2. Risques à surveiller
- Transfert de polices : Un changement de titulaire peut déclencher une disposition fiscale (par. 148(7) L.I.R.), avec gains imposables.
- Requalification des flux : Un remboursement de primes par Opco pourrait être taxable comme revenu pour la Gesco (art. 9 ou al. 12(1)x) L.I.R.).
3. Questions clés pour les conseillers
Avant de structurer une police corporative, évaluer :
- Qui paie les primes ? (Éviter qu’une Opco finance une Gesco sans contrepartie.)

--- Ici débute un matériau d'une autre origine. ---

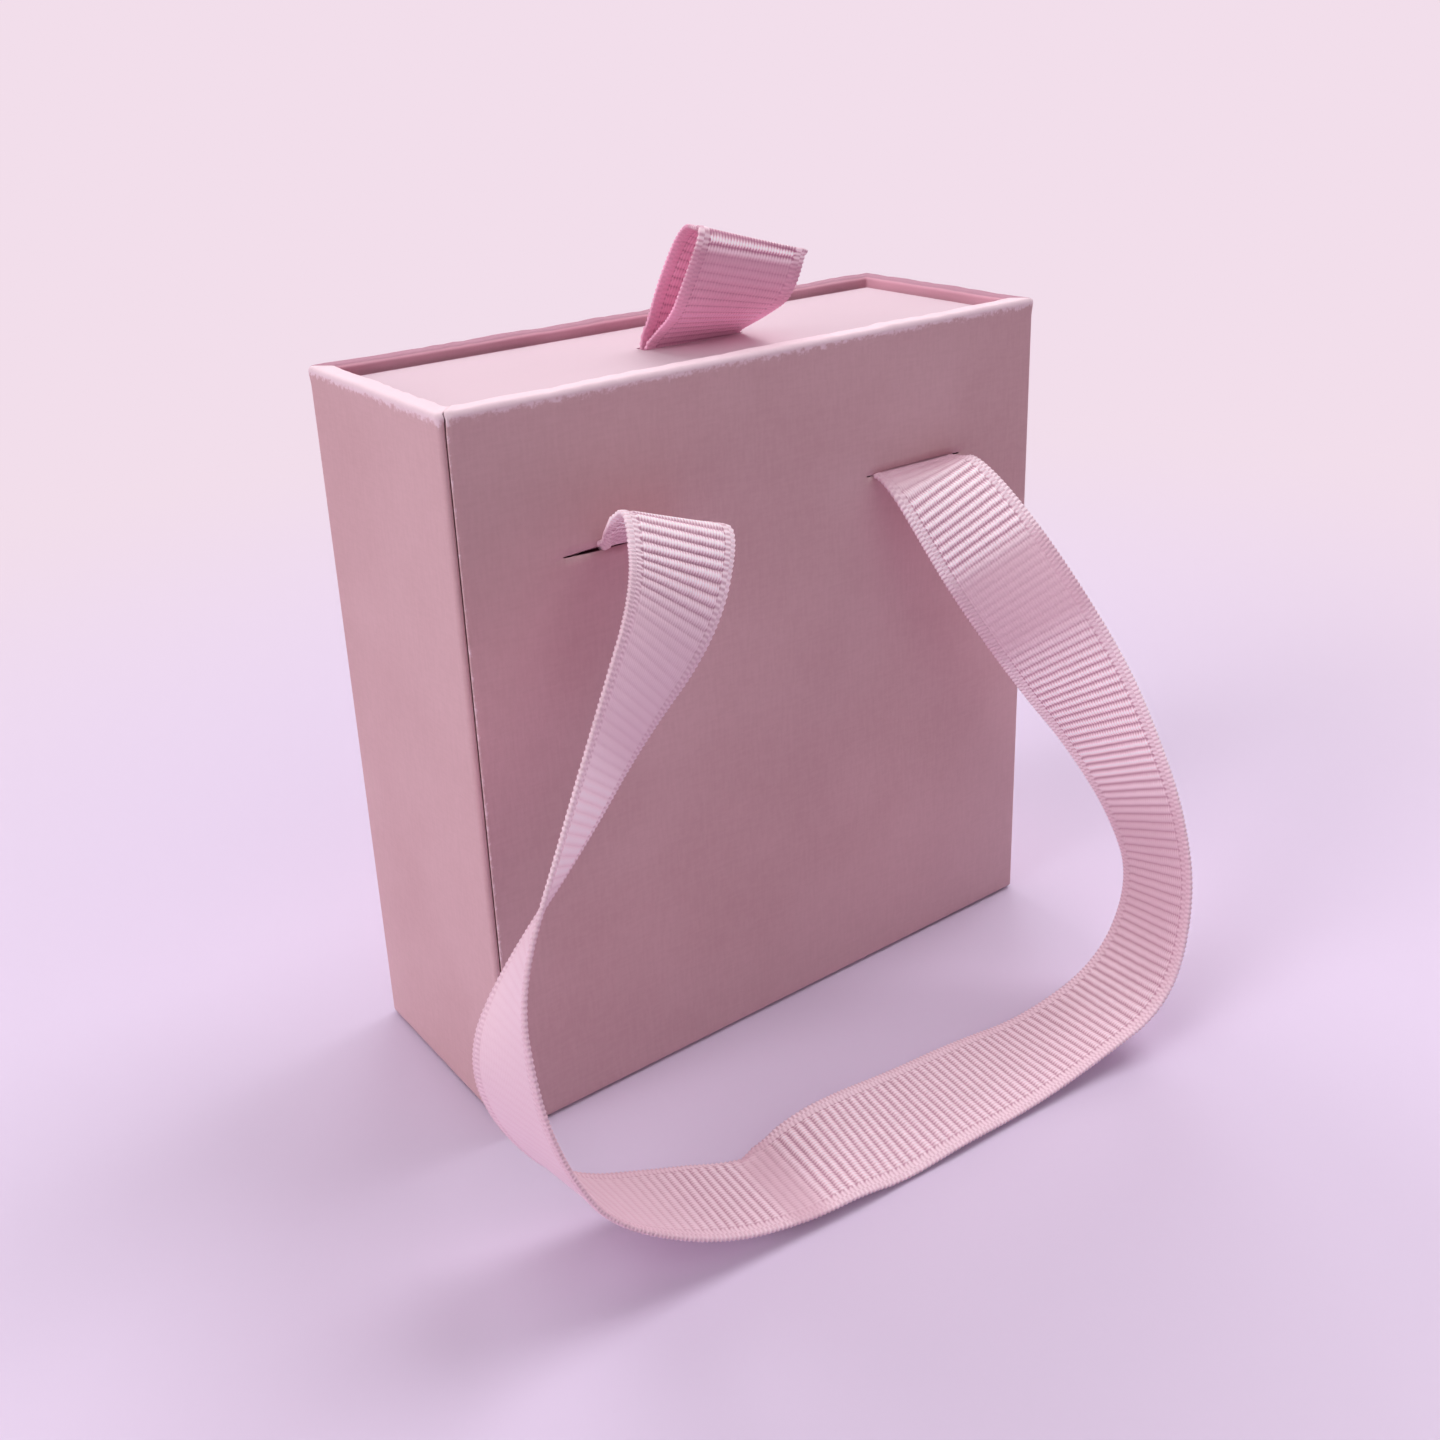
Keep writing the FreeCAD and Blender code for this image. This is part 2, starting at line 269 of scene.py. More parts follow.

- Qui détient la police ? (Limiter les risques d’avantage imposable.)
- Qui est bénéficiaire ? (Anticiper les besoins de liquidités en cas de décès.)
Conclusion
L’arrêt Gestion M.-A. Roy rappelle que l’ARC surveille de près les structures complexes d’assurance vie. Bien qu’il n’existe pas de solution universelle, une approche prudente consiste à :
- Simplifier la détention (1 société = titulaire, payeur et bénéficiaire).
- Documenter les justifications commerciales.
- Consulter des experts fiscaux avant toute restructuration.
Les professionnels doivent réviser régulièrement les polices existantes pour s’assurer de leur conformité, surtout après des réorganisations corporatives.